**REQUIRED WORK:** Beneath this sentence is a set of records; write each of them out exactly.

**DATA:**
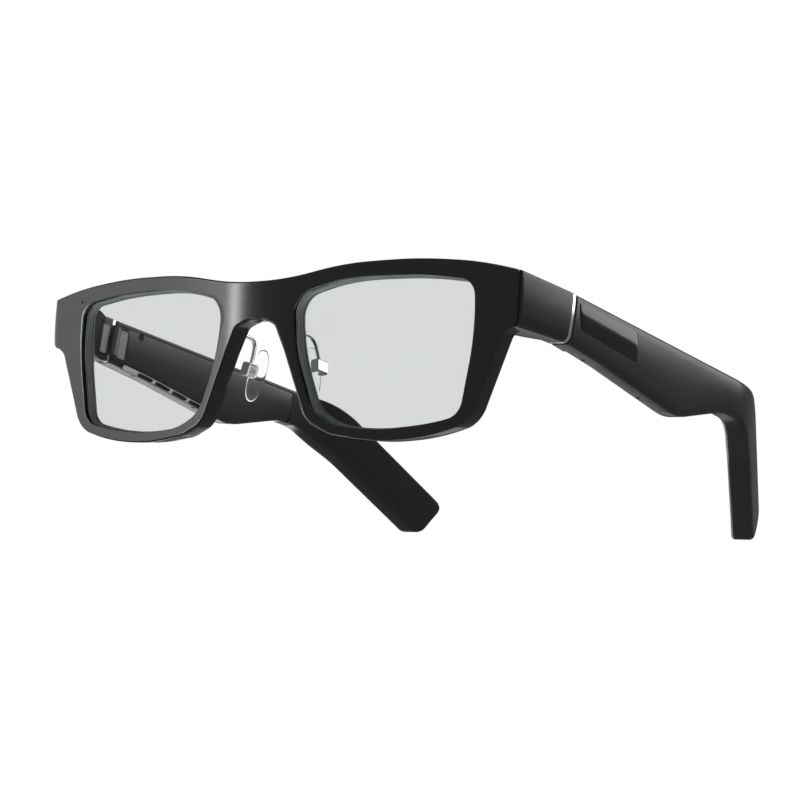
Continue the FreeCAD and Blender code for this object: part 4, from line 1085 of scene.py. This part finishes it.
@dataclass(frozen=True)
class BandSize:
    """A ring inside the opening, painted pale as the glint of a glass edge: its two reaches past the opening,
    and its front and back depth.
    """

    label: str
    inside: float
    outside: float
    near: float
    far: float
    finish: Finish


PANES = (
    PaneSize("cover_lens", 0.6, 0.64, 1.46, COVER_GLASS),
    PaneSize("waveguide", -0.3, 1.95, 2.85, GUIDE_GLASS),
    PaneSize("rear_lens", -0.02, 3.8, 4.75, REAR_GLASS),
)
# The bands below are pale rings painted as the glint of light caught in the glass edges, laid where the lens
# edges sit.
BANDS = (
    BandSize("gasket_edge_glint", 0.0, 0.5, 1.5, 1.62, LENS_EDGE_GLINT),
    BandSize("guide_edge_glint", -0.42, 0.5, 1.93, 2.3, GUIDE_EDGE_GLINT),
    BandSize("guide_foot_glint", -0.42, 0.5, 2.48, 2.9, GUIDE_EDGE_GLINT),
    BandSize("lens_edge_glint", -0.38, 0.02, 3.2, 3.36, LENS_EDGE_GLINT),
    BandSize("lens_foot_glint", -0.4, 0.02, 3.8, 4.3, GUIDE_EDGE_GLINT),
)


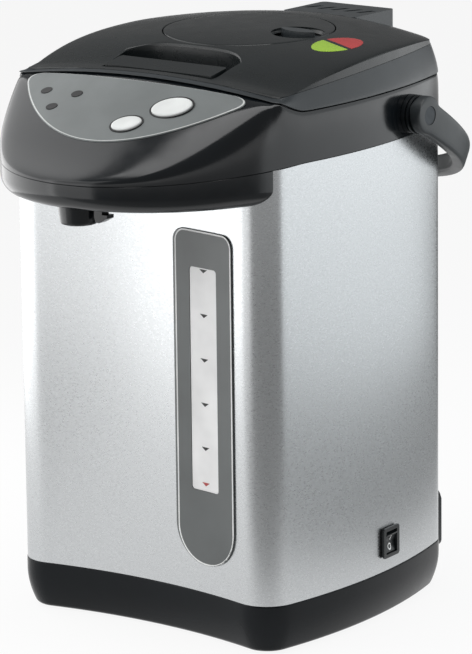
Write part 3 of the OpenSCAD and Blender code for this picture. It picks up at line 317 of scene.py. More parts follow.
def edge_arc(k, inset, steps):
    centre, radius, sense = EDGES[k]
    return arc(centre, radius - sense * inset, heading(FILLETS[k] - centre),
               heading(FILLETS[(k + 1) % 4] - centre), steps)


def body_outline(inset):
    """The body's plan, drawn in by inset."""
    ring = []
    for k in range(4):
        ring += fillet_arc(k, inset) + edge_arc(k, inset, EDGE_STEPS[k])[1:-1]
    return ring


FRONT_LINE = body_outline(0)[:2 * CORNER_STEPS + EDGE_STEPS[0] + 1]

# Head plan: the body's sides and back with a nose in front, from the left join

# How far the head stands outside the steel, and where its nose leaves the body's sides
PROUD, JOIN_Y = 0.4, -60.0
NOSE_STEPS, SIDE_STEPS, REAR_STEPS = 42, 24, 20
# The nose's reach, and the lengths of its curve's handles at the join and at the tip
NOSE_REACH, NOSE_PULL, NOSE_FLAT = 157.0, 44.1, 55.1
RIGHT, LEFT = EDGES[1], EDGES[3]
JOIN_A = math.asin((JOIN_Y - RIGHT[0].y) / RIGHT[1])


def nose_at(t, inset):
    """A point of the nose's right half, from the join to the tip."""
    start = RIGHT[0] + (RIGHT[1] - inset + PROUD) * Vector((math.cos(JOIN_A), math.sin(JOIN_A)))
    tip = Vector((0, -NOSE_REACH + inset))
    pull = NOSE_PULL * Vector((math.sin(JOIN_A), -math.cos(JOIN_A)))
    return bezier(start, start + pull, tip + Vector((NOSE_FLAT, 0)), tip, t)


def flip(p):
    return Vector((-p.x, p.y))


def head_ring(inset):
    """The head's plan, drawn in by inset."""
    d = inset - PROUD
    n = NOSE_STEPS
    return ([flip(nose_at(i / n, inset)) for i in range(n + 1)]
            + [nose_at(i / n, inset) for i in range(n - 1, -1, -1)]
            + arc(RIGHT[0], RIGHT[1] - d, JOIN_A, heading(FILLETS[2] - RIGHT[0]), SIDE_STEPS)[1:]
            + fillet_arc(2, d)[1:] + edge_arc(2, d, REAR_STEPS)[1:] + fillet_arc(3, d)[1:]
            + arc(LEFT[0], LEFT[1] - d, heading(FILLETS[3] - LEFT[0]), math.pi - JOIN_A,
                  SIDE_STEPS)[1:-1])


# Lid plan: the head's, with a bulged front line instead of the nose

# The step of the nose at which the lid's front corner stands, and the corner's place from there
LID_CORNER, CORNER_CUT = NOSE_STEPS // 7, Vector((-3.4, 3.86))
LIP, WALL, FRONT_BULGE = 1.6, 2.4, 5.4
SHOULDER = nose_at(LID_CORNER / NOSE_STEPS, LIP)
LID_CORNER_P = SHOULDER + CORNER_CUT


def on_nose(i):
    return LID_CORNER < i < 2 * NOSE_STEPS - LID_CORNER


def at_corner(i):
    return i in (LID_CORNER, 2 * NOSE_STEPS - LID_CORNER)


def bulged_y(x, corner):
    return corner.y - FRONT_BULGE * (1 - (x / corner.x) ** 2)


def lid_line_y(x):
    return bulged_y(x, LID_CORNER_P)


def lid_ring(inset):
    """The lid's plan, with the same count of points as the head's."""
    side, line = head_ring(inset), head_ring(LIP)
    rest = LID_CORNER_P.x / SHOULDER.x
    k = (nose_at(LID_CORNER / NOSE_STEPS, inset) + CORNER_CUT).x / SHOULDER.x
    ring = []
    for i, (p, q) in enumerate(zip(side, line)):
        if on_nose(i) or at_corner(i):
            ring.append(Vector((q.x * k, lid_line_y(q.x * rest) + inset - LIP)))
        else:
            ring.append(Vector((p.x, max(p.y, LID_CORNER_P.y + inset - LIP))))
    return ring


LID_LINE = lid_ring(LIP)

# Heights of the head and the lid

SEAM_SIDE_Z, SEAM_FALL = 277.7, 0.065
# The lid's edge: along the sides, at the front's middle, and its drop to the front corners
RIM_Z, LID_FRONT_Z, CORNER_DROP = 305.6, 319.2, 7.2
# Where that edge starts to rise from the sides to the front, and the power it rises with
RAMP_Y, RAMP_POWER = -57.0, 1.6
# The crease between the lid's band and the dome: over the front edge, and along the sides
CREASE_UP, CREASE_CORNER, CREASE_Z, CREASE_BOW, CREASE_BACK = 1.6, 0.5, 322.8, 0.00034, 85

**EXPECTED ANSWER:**
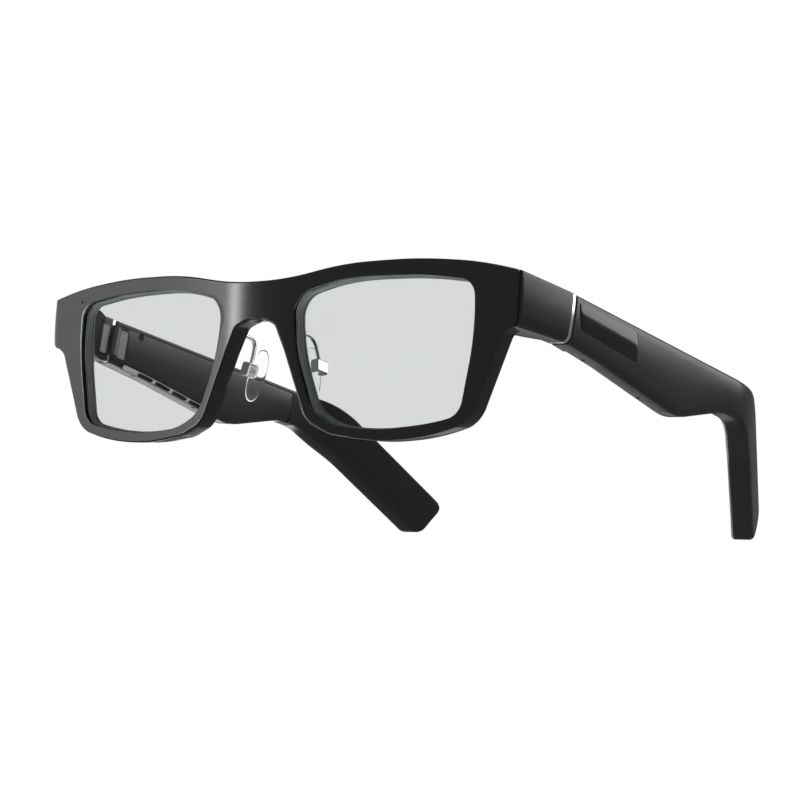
Continue the FreeCAD and Blender code for this object: part 4, from line 1085 of scene.py. This part finishes it.
@dataclass(frozen=True)
class BandSize:
    """A ring inside the opening, painted pale as the glint of a glass edge: its two reaches past the opening,
    and its front and back depth.
    """

    label: str
    inside: float
    outside: float
    near: float
    far: float
    finish: Finish


PANES = (
    PaneSize("cover_lens", 0.6, 0.64, 1.46, COVER_GLASS),
    PaneSize("waveguide", -0.3, 1.95, 2.85, GUIDE_GLASS),
    PaneSize("rear_lens", -0.02, 3.8, 4.75, REAR_GLASS),
)
# The bands below are pale rings painted as the glint of light caught in the glass edges, laid where the lens
# edges sit.
BANDS = (
    BandSize("gasket_edge_glint", 0.0, 0.5, 1.5, 1.62, LENS_EDGE_GLINT),
    BandSize("guide_edge_glint", -0.42, 0.5, 1.93, 2.3, GUIDE_EDGE_GLINT),
    BandSize("guide_foot_glint", -0.42, 0.5, 2.48, 2.9, GUIDE_EDGE_GLINT),
    BandSize("lens_edge_glint", -0.38, 0.02, 3.2, 3.36, LENS_EDGE_GLINT),
    BandSize("lens_foot_glint", -0.4, 0.02, 3.8, 4.3, GUIDE_EDGE_GLINT),
)


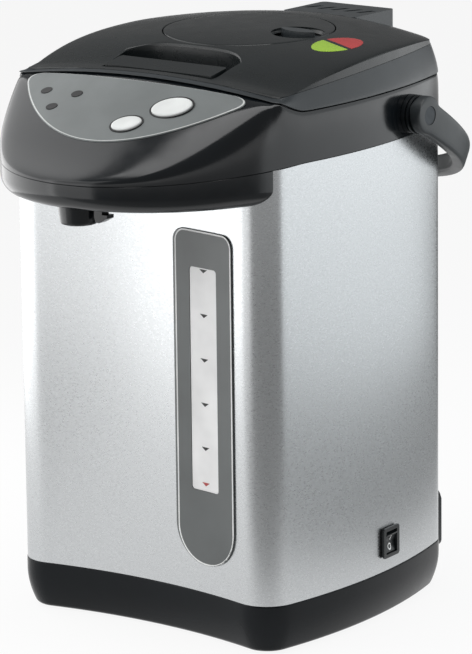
Write part 3 of the OpenSCAD and Blender code for this picture. It picks up at line 317 of scene.py. More parts follow.
def edge_arc(k, inset, steps):
    centre, radius, sense = EDGES[k]
    return arc(centre, radius - sense * inset, heading(FILLETS[k] - centre),
               heading(FILLETS[(k + 1) % 4] - centre), steps)


def body_outline(inset):
    """The body's plan, drawn in by inset."""
    ring = []
    for k in range(4):
        ring += fillet_arc(k, inset) + edge_arc(k, inset, EDGE_STEPS[k])[1:-1]
    return ring


FRONT_LINE = body_outline(0)[:2 * CORNER_STEPS + EDGE_STEPS[0] + 1]

# Head plan: the body's sides and back with a nose in front, from the left join

# How far the head stands outside the steel, and where its nose leaves the body's sides
PROUD, JOIN_Y = 0.4, -60.0
NOSE_STEPS, SIDE_STEPS, REAR_STEPS = 42, 24, 20
# The nose's reach, and the lengths of its curve's handles at the join and at the tip
NOSE_REACH, NOSE_PULL, NOSE_FLAT = 157.0, 44.1, 55.1
RIGHT, LEFT = EDGES[1], EDGES[3]
JOIN_A = math.asin((JOIN_Y - RIGHT[0].y) / RIGHT[1])


def nose_at(t, inset):
    """A point of the nose's right half, from the join to the tip."""
    start = RIGHT[0] + (RIGHT[1] - inset + PROUD) * Vector((math.cos(JOIN_A), math.sin(JOIN_A)))
    tip = Vector((0, -NOSE_REACH + inset))
    pull = NOSE_PULL * Vector((math.sin(JOIN_A), -math.cos(JOIN_A)))
    return bezier(start, start + pull, tip + Vector((NOSE_FLAT, 0)), tip, t)


def flip(p):
    return Vector((-p.x, p.y))


def head_ring(inset):
    """The head's plan, drawn in by inset."""
    d = inset - PROUD
    n = NOSE_STEPS
    return ([flip(nose_at(i / n, inset)) for i in range(n + 1)]
            + [nose_at(i / n, inset) for i in range(n - 1, -1, -1)]
            + arc(RIGHT[0], RIGHT[1] - d, JOIN_A, heading(FILLETS[2] - RIGHT[0]), SIDE_STEPS)[1:]
            + fillet_arc(2, d)[1:] + edge_arc(2, d, REAR_STEPS)[1:] + fillet_arc(3, d)[1:]
            + arc(LEFT[0], LEFT[1] - d, heading(FILLETS[3] - LEFT[0]), math.pi - JOIN_A,
                  SIDE_STEPS)[1:-1])


# Lid plan: the head's, with a bulged front line instead of the nose

# The step of the nose at which the lid's front corner stands, and the corner's place from there
LID_CORNER, CORNER_CUT = NOSE_STEPS // 7, Vector((-3.4, 3.86))
LIP, WALL, FRONT_BULGE = 1.6, 2.4, 5.4
SHOULDER = nose_at(LID_CORNER / NOSE_STEPS, LIP)
LID_CORNER_P = SHOULDER + CORNER_CUT


def on_nose(i):
    return LID_CORNER < i < 2 * NOSE_STEPS - LID_CORNER


def at_corner(i):
    return i in (LID_CORNER, 2 * NOSE_STEPS - LID_CORNER)


def bulged_y(x, corner):
    return corner.y - FRONT_BULGE * (1 - (x / corner.x) ** 2)


def lid_line_y(x):
    return bulged_y(x, LID_CORNER_P)


def lid_ring(inset):
    """The lid's plan, with the same count of points as the head's."""
    side, line = head_ring(inset), head_ring(LIP)
    rest = LID_CORNER_P.x / SHOULDER.x
    k = (nose_at(LID_CORNER / NOSE_STEPS, inset) + CORNER_CUT).x / SHOULDER.x
    ring = []
    for i, (p, q) in enumerate(zip(side, line)):
        if on_nose(i) or at_corner(i):
            ring.append(Vector((q.x * k, lid_line_y(q.x * rest) + inset - LIP)))
        else:
            ring.append(Vector((p.x, max(p.y, LID_CORNER_P.y + inset - LIP))))
    return ring


LID_LINE = lid_ring(LIP)

# Heights of the head and the lid

SEAM_SIDE_Z, SEAM_FALL = 277.7, 0.065
# The lid's edge: along the sides, at the front's middle, and its drop to the front corners
RIM_Z, LID_FRONT_Z, CORNER_DROP = 305.6, 319.2, 7.2
# Where that edge starts to rise from the sides to the front, and the power it rises with
RAMP_Y, RAMP_POWER = -57.0, 1.6
# The crease between the lid's band and the dome: over the front edge, and along the sides
CREASE_UP, CREASE_CORNER, CREASE_Z, CREASE_BOW, CREASE_BACK = 1.6, 0.5, 322.8, 0.00034, 85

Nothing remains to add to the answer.